Lisa Webster strolled this neighborhood for the first time 30-odd years ago with her soon-to-be husband, Daniel, a descendant of one of the area’s original overseers and a Baysider since babyhood. The village is a 15-minute walk from one end to the other, but, as Lisa discovered, it’s best to allow two or three hours because on every other front porch sits a friend eager to chat. “That week there were garden parties and a poetry reading in the park,” Lisa recalls, “and every evening Daniel’s grandmother went down to the wharf to watch the sunset with her friends. It was idyllic, a throwback. It was the kind of place I thought only existed in books.”

Each subsequent year, the Websters spent more of their summer in Bayside, lured by the neighborhood’s compactness, which freed them and their three children from the play dates and car dependence that regimented their life in Pennsylvania. Today, Daniel is known as “Mr. Mayor” for stewarding the community website and newsletter, Lisa just finished a stint as yacht-club commodore, and the couple is summering in their third cottage, a 1940s place on Kellys Cove in what Baysiders call “the suburbs,” a half mile south of the village, but within the boundaries governed by the Northport Village Corporation.

The cottages on Auditorium Park (left), where camp meetings were held in Northport’s Bayside village, are named for the hometowns of the church societies that built them.

A 28-acre national historic district, the village comprises 158 buildings, most of them small, one-and-a-half-story Carpenter Gothic houses snugged so tightly one could lean out the window to borrow a cup of sugar from next door. The community’s roots stretch to 1848, when two dozen area Methodist churches acquired land on Penobscot Bay and established the Wesleyan Grove Camp Meeting, a week of prayer and sermons held every August. Within a few years, the meeting was attracting as many as 10,000 congregants, some of them day-trippers, others campers who overnighted in rows of white canvas tents.

By 1874, the campground was “on its way to becoming the most popular resort on the bay,” reported the Belfast Progressive Age. Families and church societies had erected cabins on 70 of the 20-by-50-foot tent platforms, and the Wesleyan Grove Association had just completed a wharf to accommodate steamships delivering excursionists, many of whom were more interested in swimming, fishing, and sailing than singing hymns. The association went on to lay out streets, dig wells, and build a sewerage system, which encouraged more cottage building and longer stays. By the turn of the century, the number of houses had more than doubled, a 64-room hotel had opened, and the summer colony had a new name: Bayside.
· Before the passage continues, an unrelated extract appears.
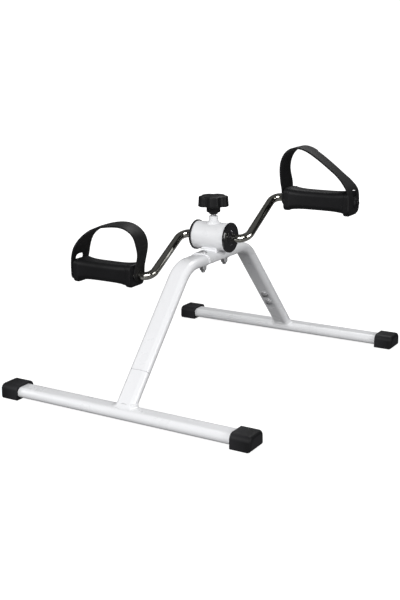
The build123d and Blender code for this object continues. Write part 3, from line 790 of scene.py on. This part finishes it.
def knob_outline(angle, samples=9):
    """The knob's radius at an angle: round lobes with scooped flutes, softened where they meet."""
    pitch = 2 * math.pi / KNOB_LOBES
    centre = KNOB_RADIUS - KNOB_FLUTE_DEPTH + KNOB_FLUTE_RADIUS
    total = 0.0
    for k in range(samples):
        shifted = angle + KNOB_FLUTE_BLUR * (k / (samples - 1) - 0.5)
        off = (shifted - KNOB_FACING) % pitch - pitch / 2
        reach = centre * math.sin(off)
        if abs(reach) < KNOB_FLUTE_RADIUS:
            total += min(KNOB_RADIUS, centre * math.cos(off) - math.sqrt(KNOB_FLUTE_RADIUS**2 - reach**2))
        else:
            total += KNOB_RADIUS
    return total / samples


def arc_steps(centre_in, centre_z, radius, start, end, count):
    """Rows on a rounded edge: how far in from the outline and how high."""
    turns = [math.radians(start + (end - start) * k / count) for k in range(count + 1)]
    return [(centre_in - radius * math.cos(turn), centre_z + radius * math.sin(turn)) for turn in turns]


def knob_mesh():
    """A star knob: a cone, a stem, a lobed head that narrows upwards, and a domed top with a cover."""
    low, high = box_mm("tension_knob")
    stem_bottom = low.z
    top = high.z
    head_bottom = stem_bottom + KNOB_STEM_LENGTH
    side_bottom = head_bottom + KNOB_FOOT_ROUND
    side_top = top - KNOB_DOME - KNOB_TOP_ROUND
    angles = [2 * math.pi * k / 200 for k in range(200)]
    outline = [knob_outline(angle) for angle in angles]
    rows = []

    def round_row(radius, z):
        rows.append([(radius * math.cos(a) * MM, radius * math.sin(a) * MM, z * MM) for a in angles])

    def lobed_row(inset, z, share=1.0):
        reach = [radius * share - inset for radius in outline]
        rows.append([(r * math.cos(a) * MM, r * math.sin(a) * MM, z * MM) for r, a in zip(reach, angles)])

    # The socket for the stud and the cone around it
    for radius, rise in ((4.1, 3.0), (4.1, -2.7), (4.5, -3.0), (5.6, -3.0), (6.0, -2.7), (7.4, -0.1)):
        round_row(radius, stem_bottom + rise)
    # The stem, and the small fillet under the head
    for inset, rise in ((0.8, 0.0), (0.2, 0.3), (0.0, 0.9)):
        round_row(STEM_RADIUS - inset, stem_bottom + rise)
    for out, drop in ((0.0, 1.4), (0.25, 0.6), (1.0, 0.1), (2.2, 0.0)):
        round_row(STEM_RADIUS + out, head_bottom - drop)
    # The lobed head
    lobed_row(3.2, head_bottom)
    for inset, z in arc_steps(KNOB_FOOT_ROUND, side_bottom, KNOB_FOOT_ROUND, -90, 0, 5):
        lobed_row(inset, z)
    for step in range(1, 6):
        lobed_row(KNOB_TAPER * step / 5, side_bottom + (side_top - side_bottom) * step / 5)
    for inset, z in arc_steps(KNOB_TOP_ROUND, side_top, KNOB_TOP_ROUND, 12, 78, 6):
        lobed_row(KNOB_TAPER + inset, z)
    for share in (0.84, 0.76, 0.66, 0.56, 0.46):
        lobed_row(0.0, top - KNOB_DOME * share**2, share)
    # The cover in the middle of the top, with a groove around it
    for radius, drop in ((8.6, 0.35), (8.2, 0.35), (7.9, 0.85), (7.6, 0.85)):
        round_row(radius, top - drop)
    for radius, drop in ((7.2, 0.74), (5.0, 0.7), (3.0, 0.66), (1.2, 0.62)):
        round_row(radius, top - drop)
    return grid_mesh("star_knob", rows, around=True, end_cap=True)


def thread_depth(phase):
    """A rounded 60 degree thread form: 0 at the crest and 1 at the root."""
    share = phase % 1.0
    slope = abs(2 * share - 1)
    return min(max(1.25 * slope - 0.12, 0.0), 1.0)


def threaded_rows(radius, depth, pitch, bottom, top, x=0.0, y=0.0, chamfer=0.8, count=48):
    """Rows of a threaded bar along Z whose ends run out to the root in a chamfer."""
    steps = int((top - bottom) / pitch * 10)
    rows = []
    for step in range(steps + 1):
        z = bottom + (top - bottom) * step / steps
        limit = radius - chamfer + min(z - bottom, chamfer)
        row = []
        for k in range(count):
            angle = 2 * math.pi * k / count
            r = radius - depth * thread_depth(z / pitch - angle / (2 * math.pi))
            r = min(r, limit)
            row.append(((x + r * math.cos(angle)) * MM, (y + r * math.sin(angle)) * MM, z * MM))
        rows.append(row)
    return rows


def ring(radius, z, x=0.0, y=0.0, count=48):
    """A level circle of points."""
    turns = [2 * math.pi * k / count for k in range(count)]
    return [((x + radius * math.cos(t)) * MM, (y + radius * math.sin(t)) * MM, z * MM) for t in turns]


def stud_mesh():
    low, high = box_mm("tension_stud")
    rows = threaded_rows(STUD_RADIUS, STUD_THREAD_DEPTH, STUD_PITCH, low.z, high.z)
    return grid_mesh("knob_stud", rows, around=True, start_cap=True, end_cap=True)


def make_knob(plastic, plating):
    """The star knob on its threaded stud."""
    knob = add_piece("star_knob", knob_mesh(), plastic, "black_knob", "tension_screw", "tension_knob")
    smooth_by_angle(knob, 40.0)
    stud = add_piece("knob_stud", stud_mesh(), plating, "zinc_steel", "tension_screw", "tension_stud")
    smooth_by_angle(stud, 50.0)


# Saddle bolts

def dome_rows(radius, height, seat, y, rim=0.7, count=9):
    """Rows of a domed bolt head from its seat up to its crown."""
    rise = height - rim
    sphere = (radius**2 + rise**2) / (2 * rise)
    widest = math.asin(radius / sphere)
    rows = [ring(radius - 0.25, seat, 0, y), ring(radius, seat + 0.25, 0, y), ring(radius, seat + rim, 0, y)]
    for step in range(1, count):
        turn = widest * (1 - step / count)
        rows.append(ring(sphere * math.sin(turn), seat + height - sphere * (1 - math.cos(turn)), 0, y))
    return rows


def bolt_mesh():
    """Both saddle bolts as one piece: threaded shanks under smooth domed heads."""
    low, high = box_mm("saddle_bolts")
    seat = high.z - BOLT_HEAD_HEIGHT
    reach = (high.y - low.y) / 2 - BOLT_HEAD_RADIUS
    thread_top = seat - BOLT_PLAIN_SHANK
    bm = bmesh.new()
    for y in (-reach, reach):
        rows = threaded_rows(BOLT_RADIUS, BOLT_THREAD_DEPTH, BOLT_PITCH, low.z, thread_top, 0, y)
        rows.append(ring(BOLT_RADIUS, thread_top + 0.4, 0, y))
        rows.append(ring(BOLT_RADIUS, seat, 0, y))
        rows += dome_rows(BOLT_HEAD_RADIUS, BOLT_HEAD_HEIGHT, seat, y)
        part = grid_mesh("bolt", rows, around=True, start_cap=True, end_cap=True)
        bm.from_mesh(part)
        bpy.data.meshes.remove(part)
    mesh = bpy.data.meshes.new("domed_bolts")
    bm.to_mesh(mesh)
    bm.free()
    return mesh


def make_bolts(material):
    bolts = add_piece("domed_bolts", bolt_mesh(), material, "zinc_steel", "stand", "saddle_bolts")
    smooth_by_angle(bolts, 50.0)


# Weld beads

class BeadPath:
    """A path for a weld bead, measured by length along it."""

    def __init__(self, points, closed):
        self.closed = closed
        self.points = np.array(points, float)
        if closed:
            self.points = np.vstack([self.points, self.points[:1]])
        steps = np.linalg.norm(np.diff(self.points, axis=0), axis=1)
        self.lengths = np.concatenate([[0.0], np.cumsum(steps)])
        self.length = self.lengths[-1]

    def at(self, length):
        length = length % self.length if self.closed else min(max(length, 0.0), self.length)
        return np.array([np.interp(length, self.lengths, self.points[:, axis]) for axis in range(3)])

    def stations(self, spacing):
        count = int(self.length / spacing)
        spots = np.linspace(0.0, self.length, count + 1)
        return spots[:-1] if self.closed else spots

    def across(self, length, reach=0.4):
        """Two directions square to the path and to each other."""
        along = Vector(self.at(length + reach) - self.at(length - reach)).normalized()
        if abs(along.z) > 0.95:
            side = along.orthogonal().normalized()
        else:
            side = along.cross(Vector((0, 0, 1))).normalized()
        return side, side.cross(along)


def bead_radius(path, spot, radius):
    """The bead's radius at a place: ripples laid one over the next, and round ends on an open bead."""
    wave = (spot / BEAD_PITCH) % 1.0
    size = radius * (1 + BEAD_RIPPLE * (1 - wave) ** 0.5 - BEAD_RIPPLE / 2 + 0.05 * math.sin(spot * 2.3))
    if not path.closed:
        nearest = min(spot, path.length - spot)
        size *= math.sqrt(min(1.0, 0.15 + nearest / radius))
    return size


def bead_mesh(name, points, radius, closed, sides=12):
    """A weld bead along a path: a round rope of overlapping ripples, half sunk in the metal."""
    path = BeadPath(points, closed)
    rows = []
    for spot in path.stations(0.3):
        centre = Vector(path.at(spot))
        side, up = path.across(spot)
        size = bead_radius(path, spot, radius)
        row = []
        for k in range(sides):
            turn = 2 * math.pi * k / sides
            row.append((centre + side * math.cos(turn) * size + up * math.sin(turn) * size) * MM)
        rows.append(row)
    if closed:
        rows.append(rows[0])
    mesh = grid_mesh(name, rows, around=True, start_cap=not closed, end_cap=not closed)
    return merge_seam(mesh) if closed else mesh


def hub_circle():
    """The hub tube's radius and the height of its middle."""
    low, high = box_mm("hub_tube")
    return (high.y - low.y) / 2, (high.z + low.z) / 2


def saddle_weld_path(side):
    """Along the hub's underside, where the saddle's neck meets it in front (-1) or behind (1)."""
    radius, centre_z = hub_circle()
    z = centre_z - math.sqrt(radius**2 - SADDLE_WELD_Y**2) - 0.3
    half = SADDLE_NECK_HALF_WIDTH
    return [(x, side * SADDLE_WELD_Y, z) for x in np.linspace(-half, half, 14)]


def boss_weld_path(count=64):
    """Round the foot of the tension boss, on the hub's curved top."""
    radius, centre_z = hub_circle()
    path = []
    for step in range(count):
        turn = 2 * math.pi * step / count
        x = BOSS_WELD_RING * math.cos(turn)
        y = BOSS_WELD_RING * math.sin(turn)
        path.append((x, y, centre_z + math.sqrt(radius**2 - y**2) + 0.1))
    return path


def nearest_on_oval(y, z, half_flat, radius):
    """The nearest point to (y, z) on a flat oval centred on the origin, lying flat."""
    flat = min(max(y, -half_flat), half_flat)
    length = math.hypot(y - flat, z)
    return flat + (y - flat) * radius / length, z * radius / length


def leg_lean():
    """The legs' angle to the floor, from the base tube's middle up to the corner of the arch."""
    low, high = box_mm("front_base_tube")
    rise = box_mm("upper_frame")[1].z - TUBE_THICKNESS / 2 - (low.z + high.z) / 2
    run = abs((low.y + high.y) / 2) - ARCH_CORNER_Y
    return math.atan2(rise, run)


class LegJoint:
    """Where a flat-oval leg stands on its flat-oval base tube, measured from the tube's middle."""

    def __init__(self, end):
        low, high = box_mm(f"{end}_base_tube")
        self.radius = (high.z - low.z) / 2
        self.half_flat = (high.y - low.y) / 2 - self.radius
        self.centre = Vector((0, (low.y + high.y) / 2, (low.z + high.z) / 2))
        inward = -math.copysign(1, self.centre.y)
        lean = leg_lean()
        self.along = Vector((0, inward * math.cos(lean), math.sin(lean)))
        self.across = Vector((0, inward * math.sin(lean), -math.cos(lean)))

    def meets(self, x, off):
        """Where a line on the leg's side, off its middle, leaves the base tube."""
        inside, outside = 0.0, 40.0
        for _ in range(30):
            middle = (inside + outside) / 2
            point = self.along * middle + self.across * off
            if math.hypot(max(abs(point.y) - self.half_flat, 0.0), point.z) > self.radius:
                outside = middle
            else:
                inside = middle
        return Vector((x, 0, 0)) + self.along * outside + self.across * off

    def fillet_row(self, step):
        """Points down the fillet from the leg to the base tube, and one buried under it."""
        turn = 2 * math.pi * step / LEG_WELD_STEPS
        outward = Vector((math.cos(turn), 0, 0)) + self.across * math.sin(turn)
        flat = self.half_flat * max(-1.0, min(1.0, 3.0 * math.cos(turn)))
        corner = self.meets(flat + self.radius * math.cos(turn), self.radius * math.sin(turn))
        wave = 1.0 + LEG_WELD_RIPPLE * (math.sin(2 * math.pi * step / 3.0) + math.sin(1.7 * step))
        on_leg = corner + self.along * LEG_WELD_HEIGHT * wave + outward * 0.05
        spread = corner + outward * LEG_WELD_WIDTH * wave
        y, z = nearest_on_oval(spread.y, spread.z, self.half_flat, self.radius + 0.05)
        on_base = Vector((spread.x, y, z))
        pull = corner + outward * 0.35
        row = []
        for k in range(9):
            t = k / 8
            row.append(on_leg * (1 - t) ** 2 + pull * 2 * t * (1 - t) + on_base * t**2)
        row.append(corner - outward - self.along)
        return [(point + self.centre) * MM for point in row]


def leg_weld_mesh(end):
    """The smooth concave fillet round the foot of a leg."""
    joint = LegJoint(end)
    rows = [joint.fillet_row(step) for step in range(LEG_WELD_STEPS)]
    rows.append(rows[0])
    return merge_seam(grid_mesh(f"{end}_leg_weld", rows, around=True), turn_outward=True)


def make_welds(material):
    beads = {
        "saddle_weld_front": (saddle_weld_path(-1), SADDLE_WELD_RADIUS, False),
        "saddle_weld_rear": (saddle_weld_path(1), SADDLE_WELD_RADIUS, False),
        "boss_weld": (boss_weld_path(), BOSS_WELD_RADIUS, True),
    }
    for name, (points, radius, closed) in beads.items():
        add_piece(name, bead_mesh(name, points, radius, closed), material, "white_frame", "stand")
    for end in ("front", "rear"):
        add_piece(f"{end}_leg_weld", leg_weld_mesh(end), material, "white_frame", "stand")


# The whole scene

make_camera()
make_stage()
make_world()
make_lights()
looks = make_materials()
dress_nodes(looks)
for strap_side in SIDES:
    make_strap(strap_side, looks["strap_rubber"])
make_knob(looks["black_knob"], looks["zinc_steel"])
make_bolts(looks["zinc_steel"])
make_welds(looks["white_frame"])

scene = bpy.context.scene
scene.view_settings.view_transform = "Standard"
scene.view_settings.look = "None"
Elsewhere, the houses vary in their Carpenter Gothic details. The earliest were probably white with green trim, which gave way to whimsical colors after Bayside transitioned from religious retreat to secular summer colony, says village historian Beverly Crofoot. 

In 1915, the financially strained Methodists turned over jurisdiction of their grounds to the cottage owners’ newly formed Northport Village Corporation, the same quasi-independent authority that oversees Bayside today. As a self-governing village within the town of Northport, Bayside provides nearly all of its own municipal services, operating on a budget that an elected board of overseers presents to property owners at their annual town meeting in August.

The hotel burned down in 1919, and the last camp meeting was in 1935, but nearly all the campground cottages survive, albeit with modest alterations and additions. (The small lots limit expansion.) Similar to their famous Wesleyan Grove cousins on Martha’s Vineyard, they are narrow and tall, with board-and-batten siding, carved, cut-out, or patterned trim and balustrades, and lighthearted names. A bedroom or two is tucked under the steeply pitched projecting gable roof. Most houses have been updated with drywall or paneling, but few are insulated. Exterior paint schemes are playful, like Little Harbor’s pink-and-purple trim and Squeeze Inn’s bright-yellow siding and cornflower-blue accents.

Robert Sherman, pictured at his cottage with his wife, Joy, helped build the brown-and-tan library, which is filled with donated books and operates on an honor system.

Robert, the porch mender, and Joy Sherman reserve their whimsy for the interior of their 1890s blue-and-white gambrel, Unity Too. Robert has adorned the walls, shelves, and stairway with antique signs, photographs, posters, toys, and other Americana that he finds at flea markets and yard sales. A retired University of Florida philosophy of education professor, he bought the cottage sight unseen from a colleague for $7,200 in 1973. He named it after his hometown, Unity, located 30 miles inland; the “too” is a nod to an older Unity cottage that faces the former camp-meeting site.

A skilled carpenter, Robert once wrote an academic paper arguing that carpentry is as much a cerebral effort as it is a physical one. He so enjoys doing repairs for neighbors and the village agent that Joy calls him “the rot man.” He helped build the library, which comprises two buildings the size of garden sheds connected by a miniature brick courtyard, and he worked on restoring the Bayside Historical Preservation Society’s house museum, Shady Grove, to its late-19th-century state.

His ingenious solution for stopping up the scores of holes that had been drilled for electrical wiring: wine corks. He put out a call to Baysiders, who happily drank up and donated. With the holes plugged and painted, the little green-and-white, shuttered cottage is, like all of Bayside, simple, sweet, and of another time.